▶ _COLLECTED MATERIAL_:
───

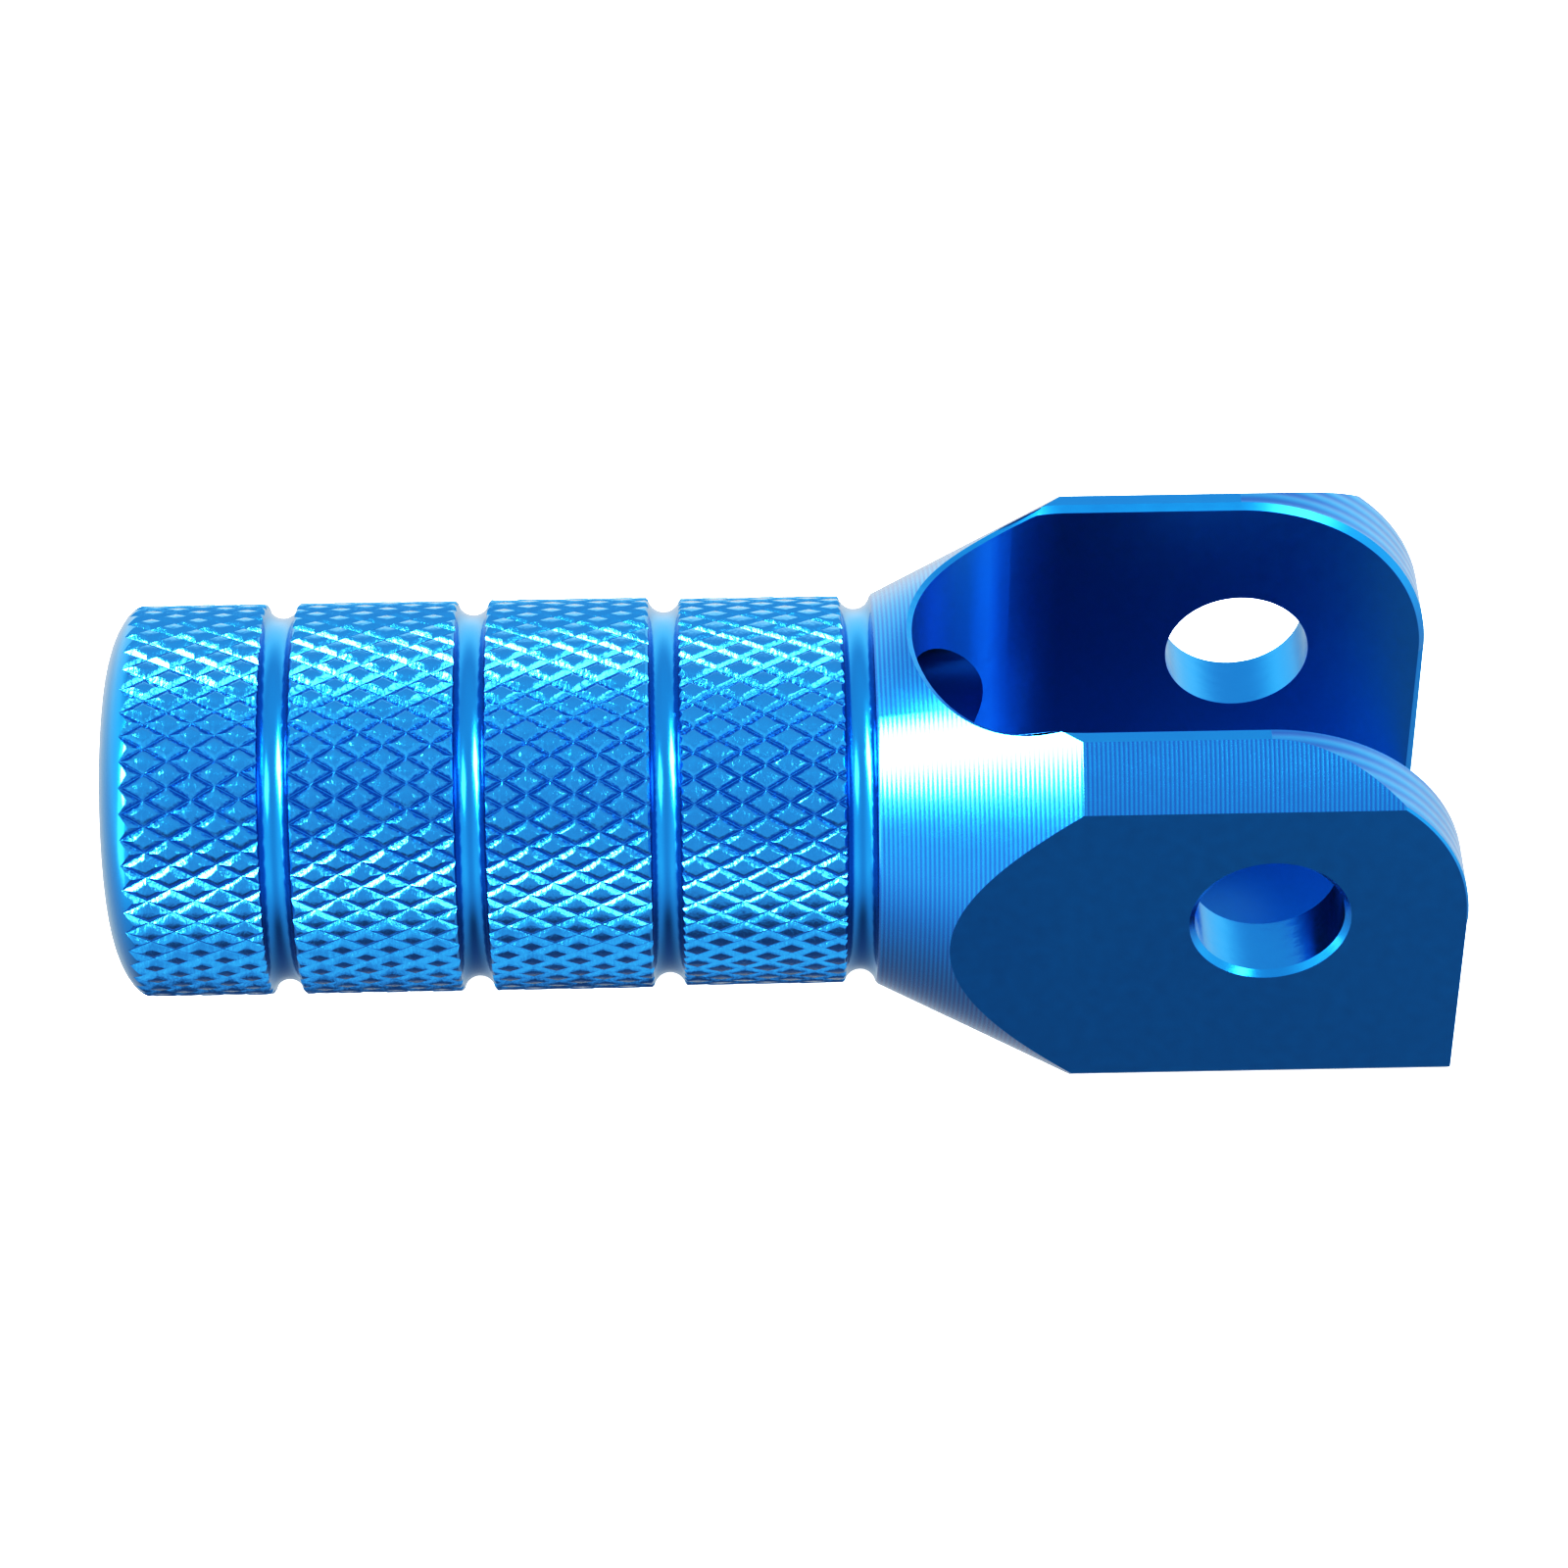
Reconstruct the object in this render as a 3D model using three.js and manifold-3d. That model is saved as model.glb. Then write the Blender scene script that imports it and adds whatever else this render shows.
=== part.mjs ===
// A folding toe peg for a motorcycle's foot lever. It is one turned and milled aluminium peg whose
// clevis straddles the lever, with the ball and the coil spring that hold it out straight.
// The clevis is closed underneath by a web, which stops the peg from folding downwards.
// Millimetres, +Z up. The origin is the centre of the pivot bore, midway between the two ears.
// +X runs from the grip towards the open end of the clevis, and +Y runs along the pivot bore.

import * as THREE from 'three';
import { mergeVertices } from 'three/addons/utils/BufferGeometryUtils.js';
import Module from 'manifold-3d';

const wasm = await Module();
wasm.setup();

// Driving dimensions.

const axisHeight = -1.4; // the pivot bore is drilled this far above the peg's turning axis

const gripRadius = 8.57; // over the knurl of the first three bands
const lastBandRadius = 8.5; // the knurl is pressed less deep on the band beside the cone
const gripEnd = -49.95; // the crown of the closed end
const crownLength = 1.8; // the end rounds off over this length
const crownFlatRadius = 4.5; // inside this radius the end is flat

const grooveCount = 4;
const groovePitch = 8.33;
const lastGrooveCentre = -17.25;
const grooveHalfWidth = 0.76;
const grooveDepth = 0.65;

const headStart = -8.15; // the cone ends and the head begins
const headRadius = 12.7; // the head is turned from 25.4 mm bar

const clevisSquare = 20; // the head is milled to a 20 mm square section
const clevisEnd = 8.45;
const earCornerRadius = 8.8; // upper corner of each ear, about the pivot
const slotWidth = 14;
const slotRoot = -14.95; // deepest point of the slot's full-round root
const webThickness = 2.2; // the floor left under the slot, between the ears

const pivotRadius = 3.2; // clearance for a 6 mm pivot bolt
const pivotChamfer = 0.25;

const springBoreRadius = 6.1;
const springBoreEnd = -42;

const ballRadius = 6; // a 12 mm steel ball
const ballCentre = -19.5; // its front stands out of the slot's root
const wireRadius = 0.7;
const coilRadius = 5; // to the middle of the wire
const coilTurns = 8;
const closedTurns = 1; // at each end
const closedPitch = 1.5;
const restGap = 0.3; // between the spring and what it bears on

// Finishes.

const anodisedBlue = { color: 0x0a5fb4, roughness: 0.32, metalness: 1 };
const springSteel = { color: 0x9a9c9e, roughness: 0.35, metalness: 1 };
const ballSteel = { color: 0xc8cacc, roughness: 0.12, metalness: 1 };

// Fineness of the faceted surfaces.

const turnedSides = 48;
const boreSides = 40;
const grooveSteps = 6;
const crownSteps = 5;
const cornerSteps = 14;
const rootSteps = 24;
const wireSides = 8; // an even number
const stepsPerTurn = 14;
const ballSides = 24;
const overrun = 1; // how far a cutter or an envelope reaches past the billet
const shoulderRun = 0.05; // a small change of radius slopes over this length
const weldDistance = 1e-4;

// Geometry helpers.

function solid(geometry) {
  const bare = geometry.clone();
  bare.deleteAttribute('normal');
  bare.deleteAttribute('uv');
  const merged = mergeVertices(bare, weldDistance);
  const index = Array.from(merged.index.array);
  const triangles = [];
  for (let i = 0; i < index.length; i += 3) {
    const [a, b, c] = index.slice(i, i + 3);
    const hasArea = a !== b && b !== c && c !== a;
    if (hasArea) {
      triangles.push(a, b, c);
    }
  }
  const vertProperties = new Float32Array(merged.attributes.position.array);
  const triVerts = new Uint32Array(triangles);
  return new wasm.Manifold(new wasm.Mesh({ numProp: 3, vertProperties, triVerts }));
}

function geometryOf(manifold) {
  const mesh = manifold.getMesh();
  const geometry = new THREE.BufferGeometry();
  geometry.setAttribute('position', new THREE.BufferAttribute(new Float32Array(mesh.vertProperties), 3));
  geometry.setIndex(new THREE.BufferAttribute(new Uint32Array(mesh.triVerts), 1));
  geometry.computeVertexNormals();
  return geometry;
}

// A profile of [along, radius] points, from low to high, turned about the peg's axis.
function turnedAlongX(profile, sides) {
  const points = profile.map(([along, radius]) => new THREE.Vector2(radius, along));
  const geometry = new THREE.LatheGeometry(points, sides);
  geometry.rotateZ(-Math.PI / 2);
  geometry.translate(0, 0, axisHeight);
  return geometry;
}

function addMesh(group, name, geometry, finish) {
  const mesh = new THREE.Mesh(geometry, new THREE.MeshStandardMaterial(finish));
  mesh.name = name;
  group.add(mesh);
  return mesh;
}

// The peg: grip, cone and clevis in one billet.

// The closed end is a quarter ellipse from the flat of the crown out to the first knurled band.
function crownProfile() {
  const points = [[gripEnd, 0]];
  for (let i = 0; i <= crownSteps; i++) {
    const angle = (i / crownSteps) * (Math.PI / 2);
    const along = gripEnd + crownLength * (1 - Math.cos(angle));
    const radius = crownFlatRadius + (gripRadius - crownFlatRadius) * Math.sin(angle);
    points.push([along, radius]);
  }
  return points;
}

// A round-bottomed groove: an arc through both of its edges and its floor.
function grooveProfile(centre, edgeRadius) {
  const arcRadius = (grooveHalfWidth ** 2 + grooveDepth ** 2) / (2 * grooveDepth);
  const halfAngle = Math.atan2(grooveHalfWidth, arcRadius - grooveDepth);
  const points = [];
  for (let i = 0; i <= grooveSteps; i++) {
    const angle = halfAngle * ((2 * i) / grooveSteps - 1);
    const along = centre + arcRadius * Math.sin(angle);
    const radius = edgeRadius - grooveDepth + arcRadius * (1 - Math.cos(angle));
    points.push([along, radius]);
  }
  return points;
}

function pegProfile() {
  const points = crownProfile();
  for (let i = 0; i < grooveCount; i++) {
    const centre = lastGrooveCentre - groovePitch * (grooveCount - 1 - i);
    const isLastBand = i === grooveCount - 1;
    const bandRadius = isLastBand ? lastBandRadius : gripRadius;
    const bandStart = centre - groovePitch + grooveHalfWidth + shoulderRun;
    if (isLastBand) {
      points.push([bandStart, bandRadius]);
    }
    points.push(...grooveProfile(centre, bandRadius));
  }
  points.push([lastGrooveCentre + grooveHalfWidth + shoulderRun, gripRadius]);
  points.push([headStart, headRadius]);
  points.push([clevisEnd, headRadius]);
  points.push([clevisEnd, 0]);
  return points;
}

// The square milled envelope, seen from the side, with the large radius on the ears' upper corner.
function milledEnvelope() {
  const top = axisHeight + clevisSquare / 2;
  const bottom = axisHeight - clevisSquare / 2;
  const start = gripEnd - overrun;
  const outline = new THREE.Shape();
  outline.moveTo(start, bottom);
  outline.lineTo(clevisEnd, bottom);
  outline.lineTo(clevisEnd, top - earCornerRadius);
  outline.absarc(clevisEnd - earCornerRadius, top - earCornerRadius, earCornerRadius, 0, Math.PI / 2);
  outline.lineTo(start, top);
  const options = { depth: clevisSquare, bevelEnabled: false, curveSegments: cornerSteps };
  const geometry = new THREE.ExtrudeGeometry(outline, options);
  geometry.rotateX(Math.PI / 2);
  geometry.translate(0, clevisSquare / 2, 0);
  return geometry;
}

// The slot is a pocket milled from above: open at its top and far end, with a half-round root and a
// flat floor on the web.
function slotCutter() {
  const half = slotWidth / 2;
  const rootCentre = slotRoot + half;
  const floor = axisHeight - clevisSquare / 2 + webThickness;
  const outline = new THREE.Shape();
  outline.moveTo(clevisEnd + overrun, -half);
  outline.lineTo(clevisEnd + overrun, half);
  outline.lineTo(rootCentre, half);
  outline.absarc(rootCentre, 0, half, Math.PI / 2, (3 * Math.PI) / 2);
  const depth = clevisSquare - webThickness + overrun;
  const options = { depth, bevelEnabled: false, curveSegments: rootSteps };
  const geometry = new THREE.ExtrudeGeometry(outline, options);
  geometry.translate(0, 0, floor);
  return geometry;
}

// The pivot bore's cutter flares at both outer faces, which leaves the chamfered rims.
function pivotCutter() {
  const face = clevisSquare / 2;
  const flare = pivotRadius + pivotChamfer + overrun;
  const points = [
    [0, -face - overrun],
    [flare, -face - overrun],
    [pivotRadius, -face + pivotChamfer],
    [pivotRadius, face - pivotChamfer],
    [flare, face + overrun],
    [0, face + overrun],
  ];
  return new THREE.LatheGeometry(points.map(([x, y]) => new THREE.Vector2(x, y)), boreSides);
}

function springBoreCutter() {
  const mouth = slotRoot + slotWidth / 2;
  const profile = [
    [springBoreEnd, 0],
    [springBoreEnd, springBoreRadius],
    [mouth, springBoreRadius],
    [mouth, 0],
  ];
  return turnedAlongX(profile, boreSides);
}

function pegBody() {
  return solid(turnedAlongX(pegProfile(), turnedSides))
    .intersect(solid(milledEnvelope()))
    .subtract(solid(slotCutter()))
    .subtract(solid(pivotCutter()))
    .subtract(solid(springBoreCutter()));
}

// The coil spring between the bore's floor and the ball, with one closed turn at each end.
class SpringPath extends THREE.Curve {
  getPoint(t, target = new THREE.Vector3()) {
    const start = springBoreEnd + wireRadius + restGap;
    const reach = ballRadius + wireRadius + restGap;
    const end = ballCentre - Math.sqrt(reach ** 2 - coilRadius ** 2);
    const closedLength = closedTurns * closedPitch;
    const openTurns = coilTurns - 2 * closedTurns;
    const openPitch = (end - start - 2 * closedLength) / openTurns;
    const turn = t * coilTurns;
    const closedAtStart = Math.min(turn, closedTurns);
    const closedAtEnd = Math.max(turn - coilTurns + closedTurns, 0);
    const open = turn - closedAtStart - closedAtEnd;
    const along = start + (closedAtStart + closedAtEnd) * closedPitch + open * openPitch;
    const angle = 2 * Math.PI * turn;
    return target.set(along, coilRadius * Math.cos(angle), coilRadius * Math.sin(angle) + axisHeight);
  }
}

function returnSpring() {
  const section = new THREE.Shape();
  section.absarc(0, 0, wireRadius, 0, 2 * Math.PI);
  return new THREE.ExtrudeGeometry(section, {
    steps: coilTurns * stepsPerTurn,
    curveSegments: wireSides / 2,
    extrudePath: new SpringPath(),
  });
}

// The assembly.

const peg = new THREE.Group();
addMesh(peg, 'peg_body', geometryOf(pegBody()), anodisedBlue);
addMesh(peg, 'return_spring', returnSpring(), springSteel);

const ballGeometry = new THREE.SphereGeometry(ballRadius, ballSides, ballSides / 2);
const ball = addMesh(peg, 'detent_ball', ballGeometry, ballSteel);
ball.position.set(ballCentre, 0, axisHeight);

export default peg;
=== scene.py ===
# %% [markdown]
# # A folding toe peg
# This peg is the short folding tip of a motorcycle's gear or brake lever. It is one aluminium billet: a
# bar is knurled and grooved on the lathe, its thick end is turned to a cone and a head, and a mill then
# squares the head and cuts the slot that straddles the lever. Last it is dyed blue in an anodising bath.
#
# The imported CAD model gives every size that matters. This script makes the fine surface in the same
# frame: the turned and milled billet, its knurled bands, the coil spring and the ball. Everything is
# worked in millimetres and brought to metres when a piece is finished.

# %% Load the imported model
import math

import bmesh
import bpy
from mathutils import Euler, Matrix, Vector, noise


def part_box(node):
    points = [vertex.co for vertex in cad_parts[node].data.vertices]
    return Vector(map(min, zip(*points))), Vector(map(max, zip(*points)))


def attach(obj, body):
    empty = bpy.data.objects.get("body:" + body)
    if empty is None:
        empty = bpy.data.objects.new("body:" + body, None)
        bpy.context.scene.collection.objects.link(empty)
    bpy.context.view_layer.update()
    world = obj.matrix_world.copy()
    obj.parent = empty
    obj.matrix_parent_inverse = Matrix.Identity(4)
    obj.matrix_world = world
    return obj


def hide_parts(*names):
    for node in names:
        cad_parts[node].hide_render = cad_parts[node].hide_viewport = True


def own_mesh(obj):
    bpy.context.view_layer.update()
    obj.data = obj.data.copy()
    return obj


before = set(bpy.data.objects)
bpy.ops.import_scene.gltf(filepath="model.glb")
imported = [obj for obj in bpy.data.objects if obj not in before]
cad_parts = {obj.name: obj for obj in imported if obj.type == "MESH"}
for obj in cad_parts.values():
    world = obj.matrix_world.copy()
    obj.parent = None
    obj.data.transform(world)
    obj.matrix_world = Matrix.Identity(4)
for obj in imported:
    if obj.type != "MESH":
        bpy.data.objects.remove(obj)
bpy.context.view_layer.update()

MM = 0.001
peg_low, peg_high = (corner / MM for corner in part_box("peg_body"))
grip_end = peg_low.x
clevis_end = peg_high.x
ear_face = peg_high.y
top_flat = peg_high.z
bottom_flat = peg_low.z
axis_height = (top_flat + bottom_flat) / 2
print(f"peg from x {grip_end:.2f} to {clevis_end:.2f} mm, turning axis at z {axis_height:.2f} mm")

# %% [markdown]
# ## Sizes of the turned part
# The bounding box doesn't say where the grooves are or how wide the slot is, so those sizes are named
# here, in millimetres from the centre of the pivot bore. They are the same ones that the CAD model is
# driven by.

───

Only the lines from the start of the data to the line holding "const headRadius = 12.7;" are wanted; return them exactly, both ends included.

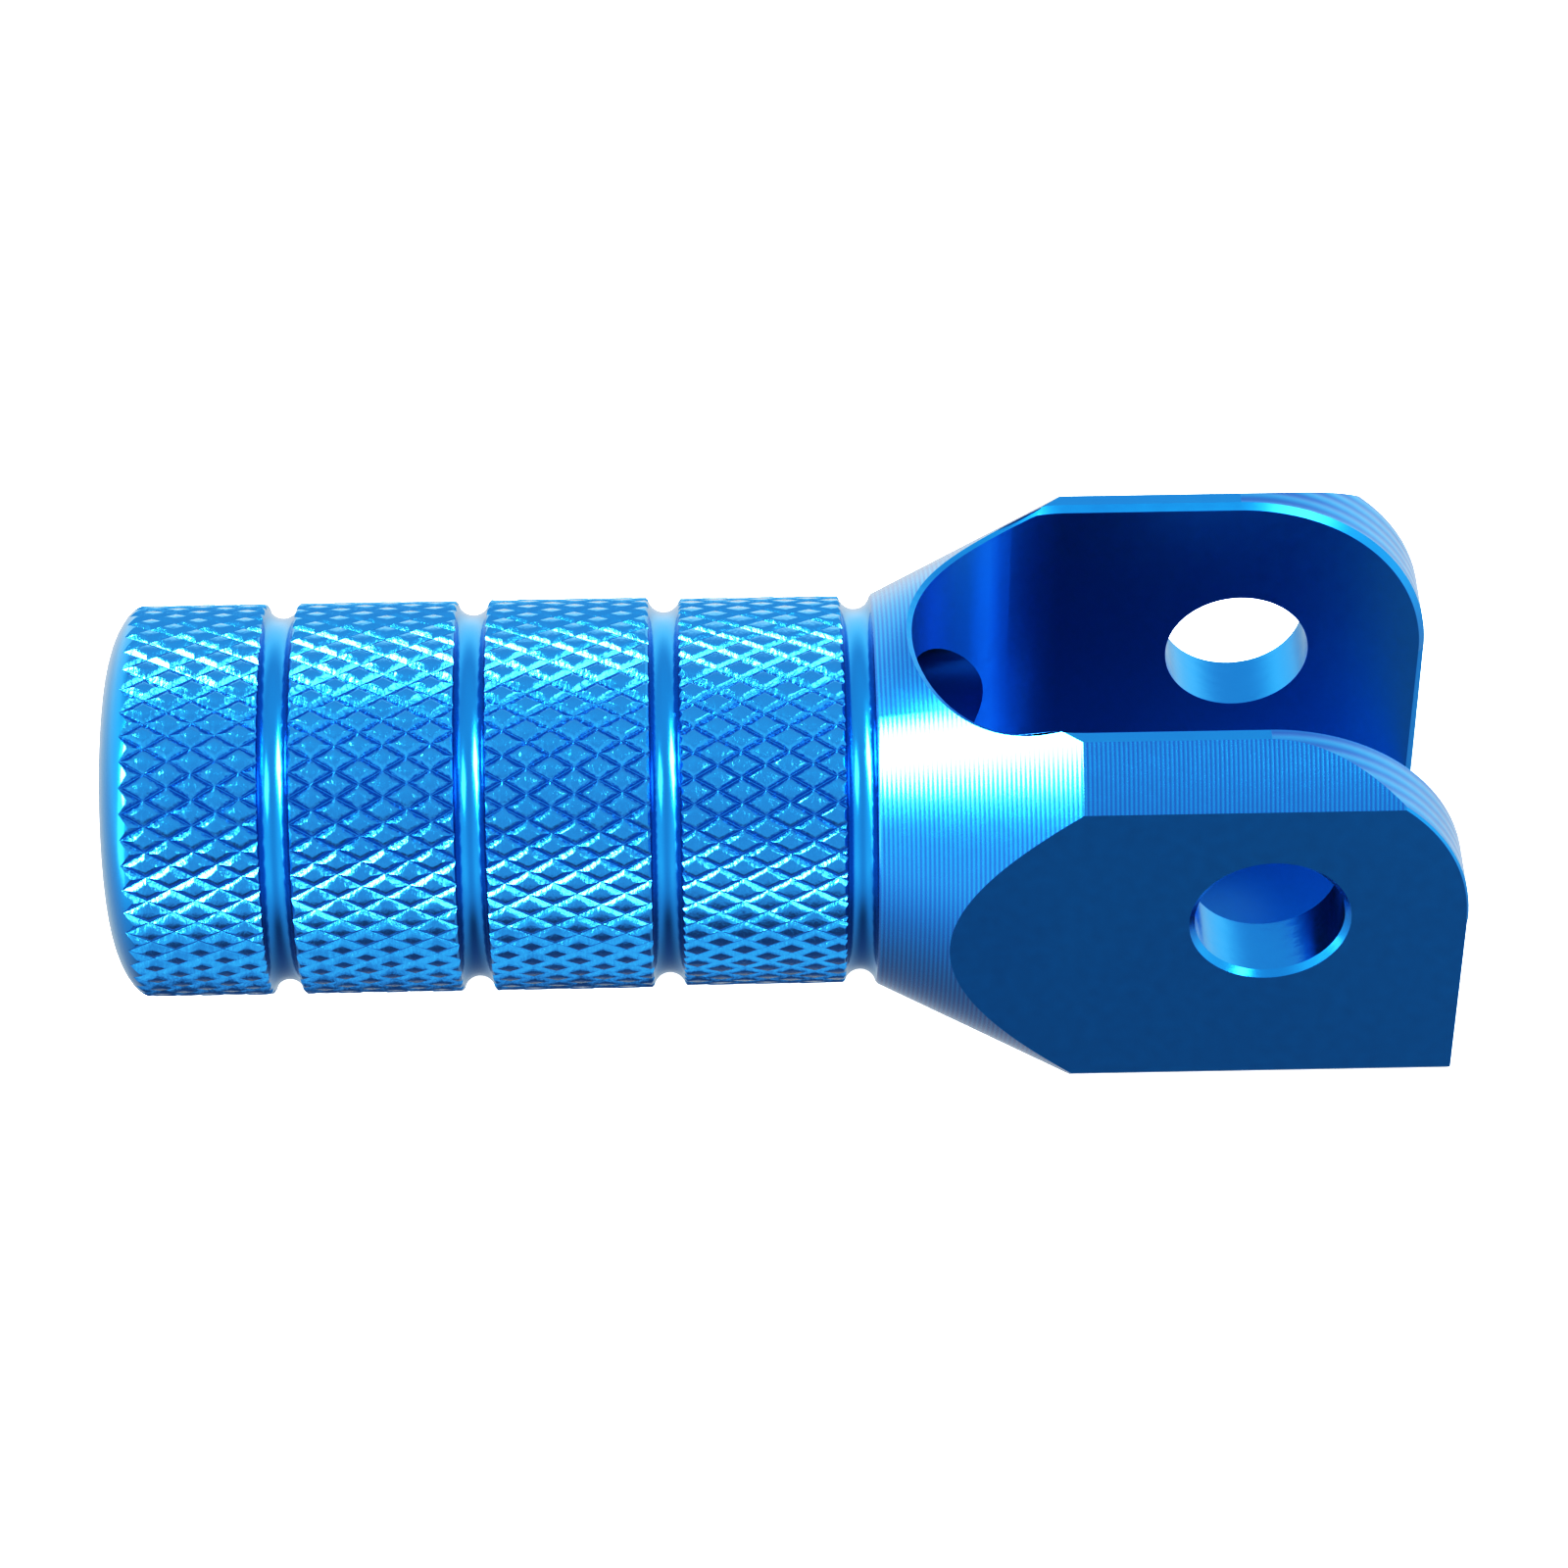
Reconstruct the object in this render as a 3D model using three.js and manifold-3d. That model is saved as model.glb. Then write the Blender scene script that imports it and adds whatever else this render shows.
=== part.mjs ===
// A folding toe peg for a motorcycle's foot lever. It is one turned and milled aluminium peg whose
// clevis straddles the lever, with the ball and the coil spring that hold it out straight.
// The clevis is closed underneath by a web, which stops the peg from folding downwards.
// Millimetres, +Z up. The origin is the centre of the pivot bore, midway between the two ears.
// +X runs from the grip towards the open end of the clevis, and +Y runs along the pivot bore.

import * as THREE from 'three';
import { mergeVertices } from 'three/addons/utils/BufferGeometryUtils.js';
import Module from 'manifold-3d';

const wasm = await Module();
wasm.setup();

// Driving dimensions.

const axisHeight = -1.4; // the pivot bore is drilled this far above the peg's turning axis

const gripRadius = 8.57; // over the knurl of the first three bands
const lastBandRadius = 8.5; // the knurl is pressed less deep on the band beside the cone
const gripEnd = -49.95; // the crown of the closed end
const crownLength = 1.8; // the end rounds off over this length
const crownFlatRadius = 4.5; // inside this radius the end is flat

const grooveCount = 4;
const groovePitch = 8.33;
const lastGrooveCentre = -17.25;
const grooveHalfWidth = 0.76;
const grooveDepth = 0.65;

const headStart = -8.15; // the cone ends and the head begins
const headRadius = 12.7; // the head is turned from 25.4 mm bar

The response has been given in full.